The exposure is part of the engineering too. Most Chino Hills view decks face the afternoon sun over the valley, and that ultraviolet load punishes bargain decking, cheap fasteners, and thin finishes year after year. We spec the boards and hardware for the actual exposure, whether that is a quality composite that will not chalk out after five summers or a real wood deck sealed on a maintenance schedule, and we detail the ledger flashing so the connection to the house stays dry through the wet winters that follow those long dry seasons.
Taller Posts, Deeper Footings
A hillside view deck needs taller posts than a flat-lot deck, and taller posts need deeper, more substantial footings set into stable soil to carry the load and resist overturning. We do not guess at footing depth on a slope; the engineering dictates it based on the height, the soil, and the loads the deck will see. On the steeper Chino Hills lots, the footings go well below the surface into soil that will hold, because a footing that sits in loose fill near the top of a slope is a footing waiting to move.
The bracing matters just as much. A tall deck has to resist lateral load, the sideways push from people moving on it and from wind, and we design the bracing for the actual height rather than reaching for a standard detail. On the more exposed hillside lots, the afternoon wind funneling up out of the valley is a real force, and we account for it in how the structure is tied down. These are the calculations most homeowners never see, and they are the whole ballgame on a hillside deck.
Drainage: The Slow Killer
Water is what quietly destroys hillside decks over time, and it works on the footings from below. On a graded Chino Hills lot, wet-season runoff naturally moves downhill, and if that water is allowed to pool around or run past the footings, it softens the soil holding them and undermines the whole structure over the years. We plan the drainage so runoff sheds away from the footings instead of soaking the ground beneath them.

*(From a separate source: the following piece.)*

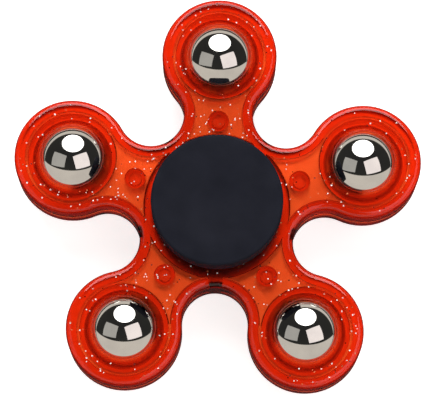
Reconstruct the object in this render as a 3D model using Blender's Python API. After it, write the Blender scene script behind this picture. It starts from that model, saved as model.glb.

This is invisible work that pays off a decade later. A deck built without drainage planning can look perfect for years and then start to move as the soil under one footing gives way. A deck built with the water directed away from the footings holds its position season after season. On a slope, drainage is not an afterthought; it is part of the structural design.
The Railing Is Structure, Not Trim
On an elevated Chino Hills deck, the railing is a genuine safety element and we build it as one. The city enforces the California guard requirement, so any deck more than 30 inches off grade needs a railing tall enough with baluster spacing tight enough that a small child cannot slip through. Just as important, the railing posts have to be anchored to resist a real lateral push, not simply screwed to the rim board where they can work loose.
On a high deck, a railing that fails is a serious matter, so we treat the railing as part of the structure from the framing stage, blocking and anchoring the posts properly rather than bolting them on at the end. It is the kind of detail that does not show in a photo but decides whether the deck is genuinely safe at height.
Permits, HOA, and Reading the Lot
Chino Hills decks require a City of Chino Hills permit for any deck over 30 inches off the ground, and we coordinate the structural engineering the hillside work demands, then manage the footing, framing, and final inspections. In the HOA neighborhoods, particularly the gated tracts near Vellano and Rincon and the communities off Pomona Rincon Road, we build the architectural review into the timeline, preparing the drawings and material specs those boards expect alongside the city plans so both approvals move together.
Above all, Ben walks the actual slope before he quotes a Chino Hills deck. The only honest way to price a hillside build is to stand on the lot and read it, the grade, the soil, the crew access around the side of the house, and how the deck will sit against the home’s lines. A hillside deck quoted off a photo is a guess; a hillside deck quoted off the lot is a plan. Read more on our Chino Hills deck construction page.
Common Questions
How do you build decks on Chino Hills’ steep view lots?
With engineering that matches the lot. A view deck reaching over a grade needs taller posts, deeper footings into stable soil, and bracing designed for the height and the lateral load, not a flat-yard detail stretched to fit. We plan drainage away from the footings, and Ben walks the slope himself before quoting.
Why do hillside deck footings need to go so deep?
Taller posts carry more load and more overturning force, and the footings have to reach stable soil to hold them. A footing that sits in loose fill near the top of a slope can move over time. The engineering dictates the depth based on the height, soil, and loads, not a standard number.
How does drainage affect a hillside deck?
Wet-season runoff on a slope can soften the soil around the footings and undermine the structure over the years. We plan the drainage so water sheds away from the footings instead of soaking the ground beneath them. It is invisible work that decides whether the deck holds its position a decade later.
Are your Chino Hills deck railings built to code?
Yes, and we treat the railing as a structural element. Chino Hills enforces the California guard requirement, so any deck more than 30 inches off grade needs a railing tall enough with baluster spacing tight enough that a small child cannot slip through, and posts anchored to resist a real lateral push rather than just screwed to the rim.
How long does a hillside deck build take?
Elevated hillside decks with deep footings run five to eight weeks of build time. City permits and HOA architectural review add several weeks up front before construction starts, and we fold that lead time into the schedule we hand you.
Wood or composite for a full-sun Chino Hills view deck?
Both can work, and the exposure decides more than fashion does. A west-facing ridgeline deck takes brutal afternoon sun, so a quality composite holds its color and surface with almost no upkeep, while real wood looks and feels warmer but needs sealing on a schedule to survive that ultraviolet load. Ben walks you through the tradeoff on the lot so the choice fits how you will actually use and maintain the deck.